The longstanding Institute for Catalysis in Energy Processes (ICEP) at Northwestern University received renewed funding from the Department of Energy’s (DOE) Office of Basic Science for a two-year term beginning this month. The $2.8 million award allows ICEP to address fundamental questions in catalysis—building on nearly two decades of leadership in a research field that is at the core of all industrial chemical processes. ICEP is one of the main activities of the Center for Catalysis and Surface Science within the Institute for Sustainability and Energy at Northwestern (ISEN).
ICEP aims to answer key scientific questions that may lead to new technologies for large-scale problems that have not yet been solved in fields including manufacturing and energy technology. However, as a basic research initiative, it operates largely free of specific milestones or required outcomes. ICEP’s research takes advantage of Northwestern’s longstanding strengths in the synthesis of new materials and its long history of interdisciplinary collaboration, including projects with Argonne National Laboratory. The renewed funding allows the team to move ahead with research initiatives that formed in 2015 during the previous renewal cycle.
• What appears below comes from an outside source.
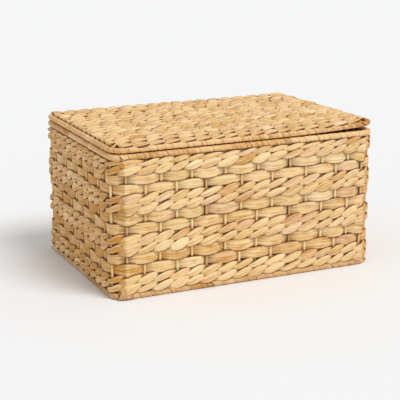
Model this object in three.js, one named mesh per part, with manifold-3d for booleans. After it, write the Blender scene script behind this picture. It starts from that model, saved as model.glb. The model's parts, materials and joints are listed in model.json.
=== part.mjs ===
import * as THREE from "three";
import { mergeVertices } from "three/addons/utils/BufferGeometryUtils.js";
import Module from "manifold-3d";

const wasm = await Module();
wasm.setup();

// A woven box with a hinged lid. Millimetres, +Z up, front towards -Y.
// The origin is on the floor, under the middle of the box.

// Overall size
const boxLength = 388; // left to right, outside the woven walls
const boxWidth = 268; // front to back, outside the woven walls
const boxHeight = 200; // floor to the top of the lid's rim
const cornerRadius = 21; // upright corners, on the outside

// Wire frame and the thinner uprights laced between its rings
const wireDiameter = 4; // rings and posts
const braceDiameter = 3; // cross wires of the base and the lid
const stakeDiameter = 2.6;
const ribDiameter = 2.6; // the lid's own uprights, which lie flat

// Rims, each a strip wound round a ring of the frame
const rimDiameter = 8.7;

// Strands
const strandThickness = 2.4; // twined strands of the walls
const stripThickness = 2.2; // flat strips of the plain courses
const matThickness = 2.2; // each face of the base and of the lid

// Clearances
const touchGap = 0.3; // between pieces that lie against each other
const weaveGap = 0.35; // between a strand and the upright that it passes
const cutOverrun = 1; // how far a cutting block runs past what it cuts

// Uprights, counted round the wall from the left end of the front. The front's are spaced
// by eye: each one's place is a share of the way from the left corner post to the right one.
const frontUprightShares = [
  0, 0.076, 0.139, 0.194, 0.257,
  0.316, 0.399, 0.471, 0.542, 0.603,
  0.677, 0.749, 0.822, 0.883, 0.938,
];
const sideIntervals = 13;
const intervalsPerPost = 5;

// Courses from the top down. Each height is a share of the woven wall.
const courseKinds = [
  "twined", "twined", "plain", "plain",
  "twined", "twined", "plain", "plain",
  "twined", "twined", "plain", "plain",
  "twined", "twined",
];
const courseHeightShares = [
  0.043, 0.063, 0.075, 0.076,
  0.069, 0.068, 0.081, 0.084,
  0.069, 0.071, 0.083, 0.084,
  0.068, 0.066,
];
const plainCoursesFrontFirst = [4, 7, 12]; // these pass in front of the corner posts
const waistShare = 0.6; // a strip's height where it crosses the wall's middle
const strandCrownShare = 0.55; // a twined strand's height at its crown

// Courses of the base and of the lid, front to back
const matCourseKinds = ["twined", "twined", "plain", "plain"];
const matRepeats = 5;
const twinedCourseShare = 0.45; // of a twined and a plain course together
const furrowShare = 0.5; // thickness left between two courses
const ridgeShare = 0.4; // flat top of a course

// The lid has warped: its front right corner stands off the rim
const cornerLift = 4.6;
const liftStart = 40; // from the middle, to the right

// Hinge loops round the rear rims of the box and the lid
const loopWidth = 8;
const loopThickness = 1.4;
const loopSideClearance = 0.6;
const loopIntervals = 2.5; // from each rear corner post

// Fineness
const bendSteps = 4;
const wireSides = 8;
const rodSides = 6;
const rimSides = 12;
const rimBoreSides = 6;
const loopArcSteps = 8;
const stepsPerInterval = 2;
const stepsPerBentInterval = 3;
const bentIntervals = 2; // at each end of a side
const liftSteps = 4;
const weldDistance = 0.0005;

// Sizes that follow from these
const wireRadius = wireDiameter / 2;
const braceRadius = braceDiameter / 2;
const stakeRadius = stakeDiameter / 2;
const ribRadius = ribDiameter / 2;
const rimRadius = rimDiameter / 2;
const rimBoreRadius = wireRadius + touchGap;
const wallInset = wireRadius + weaveGap + strandThickness;
const halfX = boxLength / 2 - wallInset;
const halfY = boxWidth / 2 - wallInset;
const bendRadius = cornerRadius - wallInset;
const bendLength = (bendRadius * Math.PI) / 2;
const straightX = boxLength - 2 * cornerRadius;
const straightY = boxWidth - 2 * cornerRadius;
const baseLevel = rimRadius;
const lidLevel = boxHeight - rimRadius;
const rimLevel = lidLevel - rimDiameter - touchGap;
const wallBottom = baseLevel + rimRadius;
const wallTop = rimLevel - rimRadius;
const wallHeight = wallTop - wallBottom;

const straightLengths = [straightX, straightY, straightX, straightY];
const sideStarts = [0];
for (const length of straightLengths) {
  sideStarts.push(sideStarts.at(-1) + length + bendLength);
}
const loopLength = sideStarts.at(-1);

const straw = new THREE.MeshStandardMaterial({ color: "#dfbc84", roughness: 0.8 });
const paleStraw = new THREE.MeshStandardMaterial({ color: "#e8cd9a", roughness: 0.8 });
const rimStraw = new THREE.MeshStandardMaterial({ color: "#cfa05a", roughness: 0.75 });
const stakeReed = new THREE.MeshStandardMaterial({ color: "#e2c48f", roughness: 0.7 });
const wireSteel = new THREE.MeshStandardMaterial({
  color: "#4a4644",
  roughness: 0.5,
  metalness: 0.8,
});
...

“We look forward to advancing Northwestern’s legacy in the field with new work on how atomic-level arrangements of solid catalytic materials control catalytic function,” said Peter Stair, professor of chemistry and ICEP founding Principal Investigator. Justin Notestein, professor of chemical and biological engineering, assumes the role of principal investigator as of this month while Stair continues as a research investigator.
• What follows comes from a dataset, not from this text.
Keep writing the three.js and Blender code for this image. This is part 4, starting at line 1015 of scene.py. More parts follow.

“There is a continuing need to make chemical processes more efficient through improved catalytic reactions, in order to save money and energy, emit less waste, or make products with new properties,” explained Notestein, who joined ICEP as a research investigator in 2012.
“There is very little in this world that is a manufactured material that has not gone through a catalytic processes… In ICEP, we focus on the first couple of steps needed to go from a resource that’s been extracted from the ground, from the air, or from a plant into the first molecules from which you can make everything else.” — Justin Notestein, ICEP Principal Investigator
“We have focused in the past several years on the role of interfaces—between different chemically distinct domains—in controlling reactivity in the field of catalysis. With this renewal, we’ll be focusing on emergent phenomena such as cooperativity—how those two types of distinct interfaces might work together—and how the environment of a reactive site helps confine molecules, causing them to react in a particular way,” said Notestein.
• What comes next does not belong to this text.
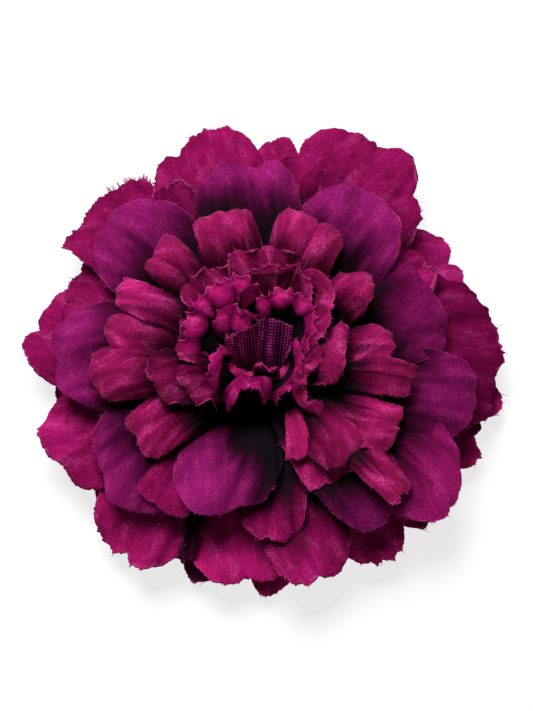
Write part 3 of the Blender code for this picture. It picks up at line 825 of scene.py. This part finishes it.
def add_strip(bm, layers, strip, grain):
    """Lay one frill, or one sheet of mesh, as a bent grid."""
    made = bmesh.ops.create_grid(
        bm, x_segments=strip["faces"], y_segments=strip["rows"], size=1.0)["verts"]
    point = mesh_point if "ribs" in strip else strip_point
    columns, values, flat = {}, {}, {}
    for vert in made:
        share, rise = (vert.co.x + 1) / 2, (vert.co.y + 1) / 2
        key = round(share, 5)
        if key not in columns:
            columns[key] = strip_column(strip, share)
        column = columns[key]
        # Dye and painted shade at the foot, and painted shade that darkens the wall lower down
        # and in the pinches between bubbles
        values[vert] = {
            "root_dye": smooth_step((strip["dye"] - rise) / strip["dye_soft"] + 0.5),
            "rim_line": 0.65 if rise > 0.999 else 0.0,
            "shade": strip["shade"] * (PAINTED_DEPTH_SHADE + (1.2 - PAINTED_DEPTH_SHADE) * rise ** 1.5) * (
                1.0 - CREVICE_PAINTED_SHADE * column["slim"]),
            "purple": strip["purple"],
        }
        tall = (column["rim"] - column["foot"]).length
        flat[vert] = Vector((share * strip["run"], rise * tall))
        vert.co = point(strip, column, share, rise) * MM
    lay_cloth(made, layers, values, flat, grain)


def add_collar(bm, layers, whorl):
    """Turn the ring of gathered, glued cloth that holds the roots."""
    low = NUB_HEIGHT + GAP + whorl["collar"] * COLLAR_PITCH
    high, radius = low + COLLAR_HEIGHT, whorl["radius"]
    profile = [(COLLAR_BORE, high), (radius, high), (radius, low), (COLLAR_BORE, low)]
    for vert in turn_profile(bm, profile, COLLAR_STEPS, True):
        vert[layers["root_dye"]] = 1.0
        vert[layers["shade"]] = 1.0


def turn_profile(bm, profile, steps, closed):
    """Spin a profile of (radius, height) points round Z. Gives the new vertices."""
    before = set(bm.verts)
    line = [bm.verts.new((r * MM, 0.0, z * MM)) for r, z in profile]
    pairs = list(zip(line, line[1:])) + ([(line[-1], line[0])] if closed else [])
    edges = [bm.edges.new(pair) for pair in pairs]
    bmesh.ops.spin(bm, geom=line + edges, cent=(0, 0, 0), axis=(0, 0, 1),
                   angle=2 * math.pi, steps=steps, use_merge=True)
    made = [vert for vert in bm.verts if vert not in before]
    bmesh.ops.remove_doubles(bm, verts=made, dist=1e-6)
    made = [vert for vert in bm.verts if vert not in before]
    faces = list({face for vert in made for face in vert.link_faces})
    bmesh.ops.recalc_face_normals(bm, faces=faces)
    return made


def finish_piece(name, bm, material, node_name, wall=0.0):
    """Make a piece of a mesh, smooth, with its wall, in place of its CAD node."""
    mesh = bpy.data.meshes.new(name)
    bm.to_mesh(mesh)
    bm.free()
    mesh.materials.append(material)
    mesh.shade_smooth()
    piece = bpy.data.objects.new(name, mesh)
    bpy.context.scene.collection.objects.link(piece)
    if wall:
        thick = piece.modifiers.new("cloth", "SOLIDIFY")
        thick.thickness = wall * MM
        thick.offset = 0.0
        # The broad faces light the rims, so that a cut edge has no dark line
        rims = piece.modifiers.new("rims", "WEIGHTED_NORMAL")
        rims.weight = 100
    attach(piece, "root")
    if node_name:
        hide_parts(node_name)
    return piece


def make_whorl(node_name, whorl, material, threads, name=None):
    """One whorl: its collar, and its petals or frills, in thin cloth."""
    rng = random.Random(name or node_name)
    bm = bmesh.new()
    layers = cloth_layers(bm)
    for index, row in enumerate(whorl.get("petals", [])):
        petal = full_petal(whorl, row, seed=whorl["collar"] * 31.7 + index * 3.1)
        add_petal(bm, layers, petal, rng.uniform(-0.5, 0.5))
        add_threads(threads, petal_rim(petal), rng)
    for index, row in enumerate(whorl.get("strips", [])):
        strip = full_strip(whorl, row, seed=index * 3.1 + 0.4)
        add_strip(bm, layers, strip, 0.0)
        if "ribs" not in strip:
            add_threads(threads, strip_rim(strip), rng)
    if node_name:
        add_collar(bm, layers, whorl)
    finish_piece(name or f"{node_name}_cloth", bm, material, node_name, CLOTH)


def thread_length(rng):
    """A thread's length: most are short and a few are long."""
    pick = rng.random()
    for share, low, high in THREAD_LENGTHS:
        if pick < share:
            return rng.uniform(low, high)
        pick -= share
    return THREAD_LENGTHS[0][1]


def rim_places():
    """Grid points round the tip, from low on one side to low on the other."""
    full = 2 + 2 * (1 + RIM_LOW)
    for index in range(THREAD_PLACES):
        run = full * index / (THREAD_PLACES - 1) - RIM_LOW
        if run < 1.0:
            yield -1.0, run
        elif run < 3.0:
            yield run - 2.0, 1.0
        else:
            yield 1.0, 1.0 - (run - 3.0)


def petal_rim(petal):
    """Places on a petal's rim: the edge, a point within it, one beside that, and
    whether the threads there are combed into a row."""
    low, high = petal["fringe"] or (0.0, 0.0)
    for a, b in rim_places():
        spot = outline(petal, a, b)
        inner = petal_point(petal, outline(petal, a * 0.94, b * 0.94 if b > 0 else b))
        beside = petal_point(petal, outline(petal, a * 0.9, b * 0.97))
        yield petal_point(petal, spot), inner, beside, low < math.degrees(spot[3]) < high


def strip_rim(strip):
    """The same for a frill."""
    for index in range(THREAD_PLACES):
        share = index / THREAD_PLACES
        column, beyond = strip_column(strip, share), strip_column(strip, share + 0.007)
        yield (strip_point(strip, column, share, 1.0), strip_point(strip, column, share, 0.96),
               strip_point(strip, beyond, share + 0.007, 0.96), False)


def add_threads(threads, rim, rng):
    """Frayed threads that stand out of a rim."""
    bm = bmesh.new()
    for edge, inner, beside, combed in rim:
        if not combed and rng.random() > THREAD_SHARE:
            continue
        way = (edge - inner).normalized()
        spread = 0.0 if combed else math.radians(
            rng.uniform(-THREAD_SPREAD, THREAD_SPREAD))
        way = Matrix.Rotation(spread, 3, way.cross(beside - inner).normalized()) @ way
        length = FRINGE_LENGTH if combed else thread_length(rng)
        turn = way.to_track_quat("Z", "Y").to_matrix().to_4x4()
        centre = (edge + way * (length / 2 - 0.12)) * MM
        stout = THREAD_RADIUS * (FRINGE_STOUTNESS if combed else 1.0)
        bmesh.ops.create_cone(
            bm, cap_ends=True, segments=3, radius1=stout * MM,
            radius2=stout * 0.5 * MM, depth=length * MM,
            matrix=Matrix.Translation(centre) @ turn)
    batch = bpy.data.meshes.new("threads")
    bm.to_mesh(batch)
    bm.free()
    threads.from_mesh(batch)
    bpy.data.meshes.remove(batch)


def make_calyx(material):
    """The ribbed plastic nub under the petals, and its peg."""
    profile = [
        (0.0, PEG_TOP), (PEG_RADIUS * 0.7, PEG_TOP), (PEG_RADIUS, PEG_TOP - 0.6),
        (PEG_RADIUS, NUB_HEIGHT), (NUB_RADIUS - NUB_ROUNDING, NUB_HEIGHT),
        (NUB_RADIUS, NUB_HEIGHT - NUB_ROUNDING),
        (NUB_RADIUS - NUB_ROUNDING, NUB_HEIGHT / 2),
        (NUB_FOOT_RADIUS + NUB_ROUNDING, NUB_ROUNDING), (NUB_FOOT_RADIUS, 0.0), (0.0, 0.0),
    ]
    bm = bmesh.new()
    for vert in turn_profile(bm, profile, PEG_STEPS, False):
        radius = math.hypot(vert.co.x, vert.co.y) / MM
        if radius > NUB_FOOT_RADIUS + 0.01:
            angle = math.atan2(vert.co.y, vert.co.x)
            scale = 1.0 - NUB_RIB_DEPTH / radius * (1 - math.cos(NUB_RIBS * angle)) / 2
            vert.co.x *= scale
            vert.co.y *= scale
    piece = finish_piece("calyx_nub", bm, material, "calyx")
    piece.data.set_sharp_from_angle(angle=math.radians(NUB_SHARP))


# Camera and studio
CAMERA_ELEVATION = 72   # the photograph looks along the flower's axis, 18 degrees off
CAMERA_DISTANCE = 0.5   # metres, as are the places below
CAMERA_AIM = Vector((0.001, 0.0025, 0.015))
FOCAL_LENGTH = 120      # millimetres, on a sensor 36 mm high
SENSOR_HEIGHT = 36
FLOOR_SIZE = 3.0
LIGHTS = (              # name, place, size, and power in watts
    ("key", Vector((-0.09, 0.20, 0.61)), 0.3, 5.4),     # nearly over the flower
    ("top", Vector((-0.05, 0.60, 0.34)), 0.6, 0.8),     # low, from the top of the picture
    ("fill", Vector((-0.10, -0.45, 0.45)), 0.4, 0.32),
)
WORLD_STRENGTH = 0.003


def make_camera():
    """The camera, at the angle from which the photograph sees the flower."""
    tilt = math.radians(CAMERA_ELEVATION)
    camera = bpy.data.objects.new("camera", bpy.data.cameras.new("camera"))
    camera.location = CAMERA_AIM + CAMERA_DISTANCE * Vector((0, -math.cos(tilt), math.sin(tilt)))
    camera.rotation_euler = (math.pi / 2 - tilt, 0, 0)
    camera.data.lens = FOCAL_LENGTH
    camera.data.sensor_fit = "VERTICAL"
    camera.data.sensor_height = SENSOR_HEIGHT
    bpy.context.scene.collection.objects.link(camera)
    bpy.context.scene.camera = camera


def make_light(name, place, size, power):
    """A square soft light that faces the flower."""
    data = bpy.data.lights.new(name, "AREA")
    data.size = size
    data.energy = power
    light = bpy.data.objects.new(name, data)
    light.location = place
    light.rotation_euler = (-place).to_track_quat("-Z", "Y").to_euler()
    bpy.context.scene.collection.objects.link(light)


def make_floor():
    """A plain white sweep, lit from within so that shadows on it stay pale."""
    material, tree, shader = new_material(
        "white sweep", base_color=(0.25, 0.243, 0.246, 1), roughness=0.9,
        specular_ior_level=0.1, emission_color=(1, 1, 1, 1), emission_strength=0.77)
    bm = bmesh.new()
    bmesh.ops.create_grid(bm, x_segments=1, y_segments=1, size=FLOOR_SIZE / 2)
    mesh = bpy.data.meshes.new("floor")
    bm.to_mesh(mesh)
    bm.free()
    mesh.materials.append(material)
    floor = bpy.data.objects.new("floor", mesh)
    bpy.context.scene.collection.objects.link(floor)


def make_studio():
    """Plain soft studio light over a pale floor."""
    make_floor()
    for values in LIGHTS:
        make_light(*values)
    world = bpy.data.worlds.new("studio")
    world.use_nodes = True
    background = world.node_tree.nodes["Background"]
    background.inputs["Color"].default_value = (1, 1, 1, 1)
    background.inputs["Strength"].default_value = WORLD_STRENGTH
    bpy.context.scene.world = world
    bpy.context.scene.view_settings.view_transform = "Standard"


def main():
    outer = petal_cloth("dyed polyester petal cloth", "#86104e", "#6c134c", "#c04488",
                        weave_tones=(0.8, 1.2), painted_sheen=0.45, gloss=0.0)
    purple = petal_cloth("fine purple polyester petal cloth", "#86104e", "#6c114b",
                         "#c4468c", weave_tones=(0.95, 1.05), painted_sheen=0.2, gloss=0.0,
                         bump=0.3)
    spoon = petal_cloth("pressed polyester spoon cloth", "#88144c", "#6b0c4b", "#cc4690")
    # The frills' cloth is lighter than the petals': its own colour, with painted light on the
    # crests of the bubbles
    frills = petal_cloth("pinked polyester frill cloth", "#b0186a", "#6b0c4b", "#d04a94",
                         weave_tones=(0.84, 1.16))
    # Its wide stitch tones are painted highlight on the stitches and painted shade in the holes
    mesh = petal_cloth("coarse polyester mesh", "#821054", "#5c2258", "#9a3272",
                       pattern=open_mesh, pitch=MESH_PITCH, weave_tones=(0.1, 1.6),
                       painted_sheen=0.6, gloss=0.2, bump=0.8)
    threads = bmesh.new()
    make_whorl("outer_whorl_low", LOW_OUTER, outer, threads)
    make_whorl("outer_whorl", OUTER, outer, threads)
    make_whorl("middle_whorl", MIDDLE, purple, threads)
    make_whorl("spoon_whorl", SPOON, spoon, threads)
    make_whorl("ruffle_outer", RUFFLE, spoon, threads)
    make_whorl(None, RUFFLE_STRIPS, spoon, threads, "ruffle_strips")
    make_whorl("ruffle_inner", FRILL, frills, threads)
    make_whorl("centre_tuft", TUFT, mesh, threads)
    make_whorl(None, LIPS, spoon, threads, "centre_lips")
    finish_piece("frayed_threads", threads, thread_polyester("frayed thread", "#cf4490"),
                 None)
    make_calyx(calyx_plastic("moulded calyx plastic"))
    make_camera()
    make_studio()


main()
Several of those initiatives are now reaching their proof-of-concept phase, when researchers will be able to demonstrate how a selected molecule can be directed to form a planned product. “The ability to design and synthesize these catalysts—that’s new,” said Notestein. “For the first time, we can move from observing phenomena like cooperativity or confinement to deliberately making materials to show that these principles do indeed hold.”
Catalysis has implications across many fields, with a particularly long-standing role in fuel production and emissions abetment. Catalysts developed at Northwestern decades ago helped produce the first jet fuel and high-octane gasoline, then expertise was applied to developing better catalytic converters for vehicles. In more recent years, part of ICEP’s portfolio includes the study of reactions involving the pervasive greenhouse gas, carbon dioxide. “People are aware of the need and the desire to be able to convert carbon dioxide from a waste material into a useful chemical product,” said Notestein. “This is part of a larger challenge. As we move away from a world dominated by petroleum, for example, how do we start using alternate carbon resources to make the fuels that we want and the products that we prefer?”
Support from the DOE will allow the team to advance in these areas to help create a productive and sustainable future.